Malgré cet inventaire précis de mes activités, je traverse une période de questionnements sur ce que j’ai envie de faire et sur ce qui me permettra de vivre une existence digne et résiliente. Le spectre d’un effondrement me pousse assez fort vers des aspirations plus matérielles, plus connectées à l’humain et au vivant, moins « hors-sol ». Ce ne sont pas des questionnements faciles, la notion d’accomplissement y est aussi importante que celle de rentabilité financière. Je laisse le fil rouge se dérouler dans ma tête pour le moment, nous verrons plus tard.

La suite ?

Voici l’état actuel de mes réflexions. J’avance doucement vers une formalisation plus concise et plus fine de ce que j’ai envie de dire et de transmettre à travers ma présence numérique.
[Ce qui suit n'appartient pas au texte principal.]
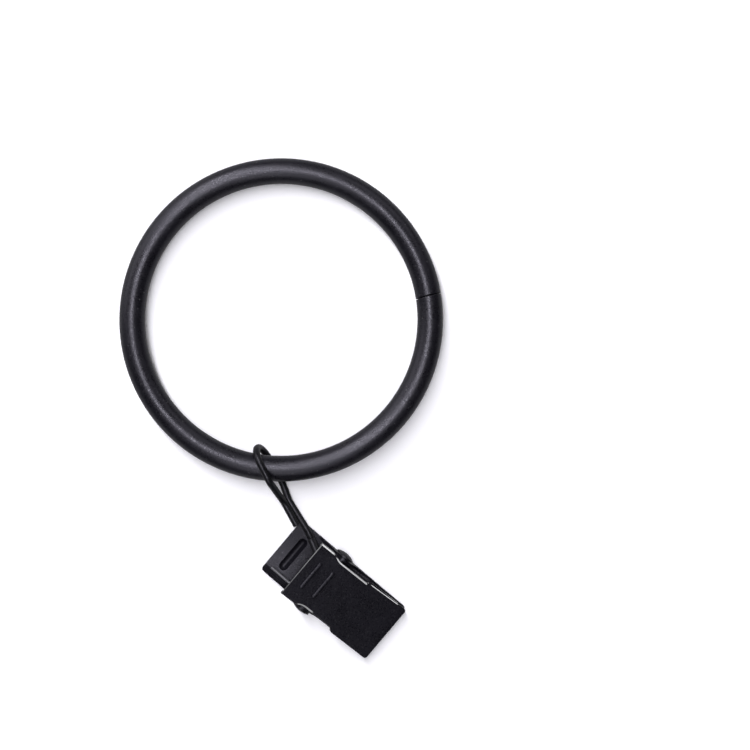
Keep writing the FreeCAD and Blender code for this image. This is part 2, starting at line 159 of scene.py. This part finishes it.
def fold_highlight_mask(tree, sense):
    """Painted highlights where the light catches the sheet: light grey on the upper jaw's right-hand fold and edge,
    the fold over its left ear, the tab's end and a thin strip beside the blade's right edge.
    """
    place, out, along, aside, up = (sense[key] for key in ("place", "out", "along", "aside", "up"))
    upward = ramp(tree, up, 0.08, 0.25)
    raised = ramp(tree, sense["height"], 2.7 * MM, 2.9 * MM)
    tab = product(tree, raised, ramp(tree, place, -1.6 * MM, -2.0 * MM))
    skirt = product(tree, ramp(tree, out, 5.48 * MM, 5.38 * MM), ramp(tree, place, -2.0 * MM, -1.6 * MM))
    right = product(
        tree,
        between(tree, aside, 0.30, 0.50, 0.90, 0.98),
        ramp(tree, out, 3.9 * MM, 4.05 * MM),
        math_node(tree, "MAXIMUM", tab, skirt),
        ramp(tree, place, 7.9 * MM, 7.6 * MM),
        ramp(tree, place, -2.5 * MM, 3.0 * MM, 1.0, 0.65),
    )
    left = product(
        tree,
        between(tree, aside, -0.16, -0.34, -0.97, -0.995),
        ramp(tree, out, -4.1 * MM, -4.3 * MM),
        between(tree, place, -1.3 * MM, -0.9 * MM, 1.8 * MM, 2.2 * MM),
        0.5,
    )
    end = product(tree, ramp(tree, along, -0.5, -0.8), ramp(tree, out, -6.0 * MM, 6.0 * MM, 0.08, 0.32), raised)
    middle = math_node(tree, "MULTIPLY_ADD", place, 0.04, 5.19 * MM)
    beside = math_node(tree, "SUBTRACT", out, middle)
    # Painted highlight: a thin light strip on the blade's top, beside its right edge.
    rim_highlight = product(
        tree,
        between(tree, beside, -0.12 * MM, -0.08 * MM, 0.02 * MM, 0.06 * MM),
        between(tree, place, 7.1 * MM, 7.4 * MM, 13.3 * MM, 13.6 * MM),
        ramp(tree, up, 0.6, 0.8, 0.0, 0.8),
    )
    mask = math_node(tree, "MAXIMUM", math_node(tree, "MAXIMUM", right, left), end)
    return math_node(tree, "MAXIMUM", math_node(tree, "MULTIPLY", mask, upward), rim_highlight)


def sheet_specular_with_painted_shade(tree, sense, specular):
    """Painted shade: the sheet's specular level is turned down on bead sides facing back along the clip, on the
    lower jaw's left flange, by the wire and past the painted highlight strip on the blade.
    """
    place, out, along = sense["place"], sense["out"], sense["along"]
    bead_side_shade = ramp(tree, along, -0.02, -0.2, 1.0, 0.1)
    lower = ramp(tree, sense["height"], 2.9 * MM, 2.7 * MM)
    flange_shade = product(tree, lower, ramp(tree, place, -1.0 * MM, -2.0 * MM), ramp(tree, out, -4.5 * MM, -4.7 * MM))
    flange_shade = ramp(tree, flange_shade, 0.0, 1.0, 1.0, 0.1)
    shade_by_wire = product(tree, lower, ramp(tree, place, -4.0 * MM, -5.0 * MM), ramp(tree, out, -2.5 * MM, 2.5 * MM))
    shade_by_wire = ramp(tree, shade_by_wire, 0.0, 1.0, 1.0, 0.5)
    edge = math_node(tree, "MULTIPLY_ADD", place, 0.04, 5.36 * MM)
    shade_past_highlight_strip = ramp(tree, math_node(tree, "SUBTRACT", out, edge), 0.0, 0.1 * MM)
    shade_past_highlight_strip = ramp(tree, product(tree, shade_past_highlight_strip, ramp(tree, place, 2.0 * MM, 3.0 * MM)), 0.0, 1.0, 1.0, 0.15)
    return product(tree, bead_side_shade, flange_shade, shade_by_wire, shade_past_highlight_strip, specular)


def polishing_marks(tree, where):
    """Fine marks that run round the ring's tube, so they repeat along its circle."""
    split = add(tree, "ShaderNodeSeparateXYZ", {0: where})
    turn = math_node(tree, "ARCTAN2", split.outputs["Y"], split.outputs["X"])
    reach = add(tree, "ShaderNodeVectorMath", {0: where}, operation="LENGTH").outputs["Value"]
    line = add(
        tree,
        "ShaderNodeCombineXYZ",
        {
            0: math_node(tree, "MULTIPLY", turn, 200.0),
            1: math_node(tree, "MULTIPLY", reach, 700.0),
            2: math_node(tree, "MULTIPLY", split.outputs["Z"], 700.0),
        },
    )
    return noise(tree, line.outputs[0], 1.0, 2.0)


def black_paint(name, base, light, worn, rough, rough_spread, grain, orange_peel, edge_radius, edge_wear, specular,
                marks_depth=0.0, fold_highlights=False, flecks=0.0):
    """Baked black paint on steel: fine grain, cloudy gloss, small rubbed marks, light specks of dust and painted
    glints, and thin worn edges.

    base and light are the paint's two tones, worn is its rubbed colour. marks_depth adds the polishing marks of
    the ring; the fold switch paints highlights in light grey on the jaws' fold edges; flecks sets the light specks,
    part dust and part painted glints.
    """
    material, tree = new_material(name)
    where = add(tree, "ShaderNodeTexCoord").outputs["Object"]
    cloud = noise(tree, where, CLOUD_SCALE, 3.0)
    fine = noise(tree, where, GRAIN_SCALE, 2.0)
    peel = noise(tree, where, PEEL_SCALE, 2.0)
    stretched = add(tree, "ShaderNodeMapping", {"Vector": where, "Scale": (1.0, 0.22, 1.0), "Rotation": (0, 0, 0.9)})
    marks = noise(tree, stretched.outputs[0], MARKS_SCALE, 5.0, 0.62)
    rubbed = ramp(tree, marks, 0.66, 0.78)

    tone = mix_color(tree, ramp(tree, cloud, 0.3, 0.7), (*base, 1.0), (*light, 1.0))
    speck = ramp(tree, fine, 0.62, 0.8, 0.0, 0.35)
    tone = mix_color(tree, speck, tone, (*worn, 1.0))
    tone = mix_color(tree, math_node(tree, "MULTIPLY", rubbed, 0.3), tone, (*worn, 1.0))
    # Light specks in the colour: partly dust, partly painted glints standing in for the sparkle on the ring's
    # highlight.
    dust_and_glints = noise(tree, where, DUST_AND_GLINT_SCALE, 1.0)
    tone = mix_color(tree, ramp(tree, dust_and_glints, 0.72, 0.78, 0.0, flecks), tone, DUST_AND_GLINT_GREY)

    soft = add(tree, "ShaderNodeBevel", {"Radius": edge_radius}, samples=6).outputs["Normal"]
    true = add(tree, "ShaderNodeNewGeometry").outputs["Normal"]
    facing = add(tree, "ShaderNodeVectorMath", {0: soft, 1: true}, operation="DOT_PRODUCT").outputs["Value"]
    edge = ramp(tree, facing, 0.985, 0.86)
    chipped = math_node(tree, "MULTIPLY", edge, ramp(tree, marks, 0.42, 0.6, 0.25, 1.0))
    edge_mask = math_node(tree, "MULTIPLY", chipped, edge_wear)
    tone = mix_color(tree, edge_mask, tone, (*worn, 1.0))
    plain_specular = specular
    if fold_highlights:
        sense = clip_sense(tree, where)
        # Painted highlights: light grey mixed into the colour along the jaws' fold edges, broken up by the marks
        # noise.
        painted_highlight = math_node(tree, "MULTIPLY", fold_highlight_mask(tree, sense), ramp(tree, marks, 0.3, 0.45, 0.75, 1.0))
        tone = mix_color(tree, painted_highlight, tone, PAINTED_HIGHLIGHT_GREY)
        # Painted shade: the sheet's specular level is lowered where shade falls.
        specular = sheet_specular_with_painted_shade(tree, sense, specular)

    gloss = ramp(tree, cloud, 0.25, 0.75, rough - rough_spread, rough + rough_spread)
    gloss = math_node(tree, "SUBTRACT", gloss, math_node(tree, "MULTIPLY", rubbed, 0.06))
    gloss = math_node(tree, "SUBTRACT", gloss, math_node(tree, "MULTIPLY", edge_mask, 0.1))
    gloss = math_node(tree, "ADD", gloss, ramp(tree, fine, 0.3, 0.7, -0.10, 0.14))
    bumps = add(tree, "ShaderNodeBump", {"Height": peel, "Strength": orange_peel, "Distance": PEEL_DEPTH})
    if marks_depth:
        bumps = add(
            tree,
            "ShaderNodeBump",
            {"Height": polishing_marks(tree, where), "Strength": 1.0, "Distance": marks_depth,
             "Normal": bumps.outputs[0]},
        )
    bumps = add(
        tree,
        "ShaderNodeBump",
        {"Height": fine, "Strength": grain, "Distance": GRAIN_DEPTH, "Normal": bumps.outputs[0]},
    )
    shader = add(
        tree,
        "ShaderNodeBsdfPrincipled",
        {"Base Color": tone, "Roughness": gloss, "Normal": bumps.outputs[0], "Specular IOR Level": specular},
    )
    shader.inputs["Specular Tint"].default_value = COOL_GLOSS
    shader.inputs["Specular IOR Level"].default_value = plain_specular
    output = add(tree, "ShaderNodeOutputMaterial", {"Surface": shader.outputs[0]})
    output.is_active_output = True
    return material


paints = {
    "ring_paint": black_paint(
        "ring_paint", (0.0035, 0.0033, 0.0052), (0.0055, 0.0052, 0.0080), (0.03, 0.03, 0.034),
        0.35, 0.05, 0.25, 0.12, 0.08 * MM, 0.3, 0.44, 0.017 * MM, False, 0.3,
    ),
    "wire_paint": black_paint(
        "wire_paint", (0.004, 0.004, 0.0046), (0.006, 0.006, 0.007), (0.05, 0.05, 0.054),
        0.34, 0.04, 0.25, 0.2, 0.05 * MM, 0.3, 0.28,
    ),
    "sheet_paint": black_paint(
        "sheet_paint", (0.0034, 0.0032, 0.0050), (0.0055, 0.0052, 0.0080), (0.08, 0.08, 0.086),
        0.33, 0.04, 0.3, 0.25, 0.06 * MM, 0.25, 0.31, 0.0, True, 0.05,
    ),
    "rivet_paint": black_paint(
        "rivet_paint", (0.0035, 0.0035, 0.0042), (0.0055, 0.0055, 0.0066), (0.06, 0.06, 0.065),
        0.34, 0.04, 0.25, 0.2, 0.05 * MM, 0.4, 0.3,
    ),
    "spring_paint": black_paint(
        "spring_paint", (0.05, 0.05, 0.055), (0.09, 0.09, 0.097), (0.2, 0.2, 0.21),
        0.30, 0.04, 0.2, 0.15, 0.04 * MM, 0.4, 0.7,
    ),
}

slot_of = {"ring": "ring_paint", "hook": "wire_paint", "back_jaw": "sheet_paint", "front_jaw": "sheet_paint",
           "rivet": "rivet_paint", "spring": "spring_paint"}
for node, slot in slot_of.items():
    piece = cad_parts[node]
    for place in piece.material_slots:
        place.material = paints[slot]
    if not piece.material_slots:
        piece.data.materials.append(paints[slot])

# The spring's own shape once more, as a copy in the spring paint shown in place of the hidden spring node; on the
# real clip its upper leg stays against the upper jaw's tab when the jaws open.
spring_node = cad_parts["spring"]
spring_wire = bpy.data.objects.new("spring_wire", spring_node.data.copy())
spring_wire.matrix_world = spring_node.matrix_world
bpy.context.scene.collection.objects.link(spring_wire)
spring_wire.data.materials.clear()
spring_wire.data.materials.append(paints["spring_paint"])
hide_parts("spring")
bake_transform(spring_wire)


def make_floor():
    """A table that the camera sees as white, with its shadow kept. The far part glows, so that it stays white."""
    material, tree = new_material("white_table")
    path = add(tree, "ShaderNodeLightPath")
    table = add(tree, "ShaderNodeBsdfDiffuse", {"Color": (0.33, 0.33, 0.34, 1.0)})
    white = add(tree, "ShaderNodeBsdfDiffuse", {"Color": (0.93, 0.92, 0.98, 1.0)})
    where = add(tree, "ShaderNodeTexCoord").outputs["Object"]
    reach = add(tree, "ShaderNodeVectorMath", {0: where}, operation="LENGTH").outputs["Value"]
    far = ramp(tree, reach, 0.13, 0.40, 0.07, 1.0)
    glow = add(tree, "ShaderNodeEmission", {"Color": WHITE, "Strength": far})
    shown = add(tree, "ShaderNodeAddShader", {0: white.outputs[0], 1: glow.outputs[0]})
    mirrored = math_node(tree, "MAXIMUM", path.outputs["Is Glossy Ray"], path.outputs["Is Transmission Ray"])
    seen = math_node(tree, "MAXIMUM", path.outputs["Is Camera Ray"], math_node(tree, "MULTIPLY", mirrored, 0.1))
    mixed = add(tree, "ShaderNodeMixShader", {0: seen, 1: table.outputs[0], 2: shown.outputs[0]})
    add(tree, "ShaderNodeOutputMaterial", {"Surface": mixed.outputs[0]})
    mesh = bpy.data.meshes.new("table")
    corners = ((-1, -1), (1, -1), (1, 1), (-1, 1))
    mesh.from_pydata([(x * TABLE_HALF, y * TABLE_HALF, FLOOR) for x, y in corners], [], [(0, 1, 2, 3)])
    mesh.materials.append(material)
    table = bpy.data.objects.new("table", mesh)
    bpy.context.scene.collection.objects.link(table)


def make_world():
    """A dim room for the light and the reflections, white to the camera."""
    world = bpy.data.worlds.new("studio")
    bpy.context.scene.world = world
    world.use_nodes = True
    tree = world.node_tree
    tree.nodes.clear()
    path = add(tree, "ShaderNodeLightPath")
    room = add(tree, "ShaderNodeBackground", {"Color": WHITE, "Strength": 0.028})
    white = add(tree, "ShaderNodeBackground", {"Color": WHITE, "Strength": 1.0})
    mixed = add(
        tree, "ShaderNodeMixShader", {0: path.outputs["Is Camera Ray"], 1: room.outputs[0], 2: white.outputs[0]}
    )
    add(tree, "ShaderNodeOutputWorld", {"Surface": mixed.outputs[0]})


def area_light(name, place, width, height, power):
    data = bpy.data.lights.new(name, "AREA")
    data.shape = "RECTANGLE"
    data.size = width
    data.size_y = height
    data.energy = power
    lamp = bpy.data.objects.new(name, data)
    bpy.context.scene.collection.objects.link(lamp)
    lamp.location = place
    toward = Vector(AIM) - Vector(place)
    lamp.rotation_euler = toward.to_track_quat("-Z", "Y").to_euler()


def make_camera():
    """Straight above the table, with the photograph's frame."""
    data = bpy.data.cameras.new("camera")
    data.sensor_width = SENSOR
    data.lens = SENSOR * CAMERA_HEIGHT / VIEW_WIDTH
    data.clip_start = 0.01
    camera = bpy.data.objects.new("camera", data)
    bpy.context.scene.collection.objects.link(camera)
    camera.location = (17.49 * MM, -10.35 * MM, CAMERA_HEIGHT * MM)
    camera.rotation_euler = (0.0, 0.0, 0.0)
    bpy.context.scene.camera = camera


make_floor()
make_world()
make_camera()
area_light("key_softbox", (-0.115, 0.225, 0.54), 0.10, 0.75, 4.5)
area_light("fill_softbox", (-0.03, -0.27, 0.50), 0.24, 0.55, 0.95)
area_light("left_wall", (-0.50, 0.33, 0.24), 0.60, 0.45, 1.3)
area_light("back_wall", (0.28, 0.42, 0.32), 0.40, 0.30, 0.4)
bpy.context.scene.view_settings.view_transform = "Standard"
Rien n’est terminé. Il me reste encore à faire l’état des lieux de mes besoins techniques sur ce site. J’aimerais un espace d’écriture plus adapté au format longread comme celui-ci, un flux RSS (back to basics !), des outils pour faciliter la prise de rendez-vous à de futur·es mentoré·es par exemple. Je n’ai encore aucune idée de la hiérarchisation de contenu pour la page d’accueil. Même après ce travail de classification, j’ai encore envie de mettre les cinq facettes de mon métier au même niveau. Il va me falloir faire des choix, et c’est une autre paire de manches 🙂

Rendez-vous… Hé bien rendez-vous bientôt, je préfère ne pas prendre date cette fois. Advienne que pourra, les choses prennent du temps.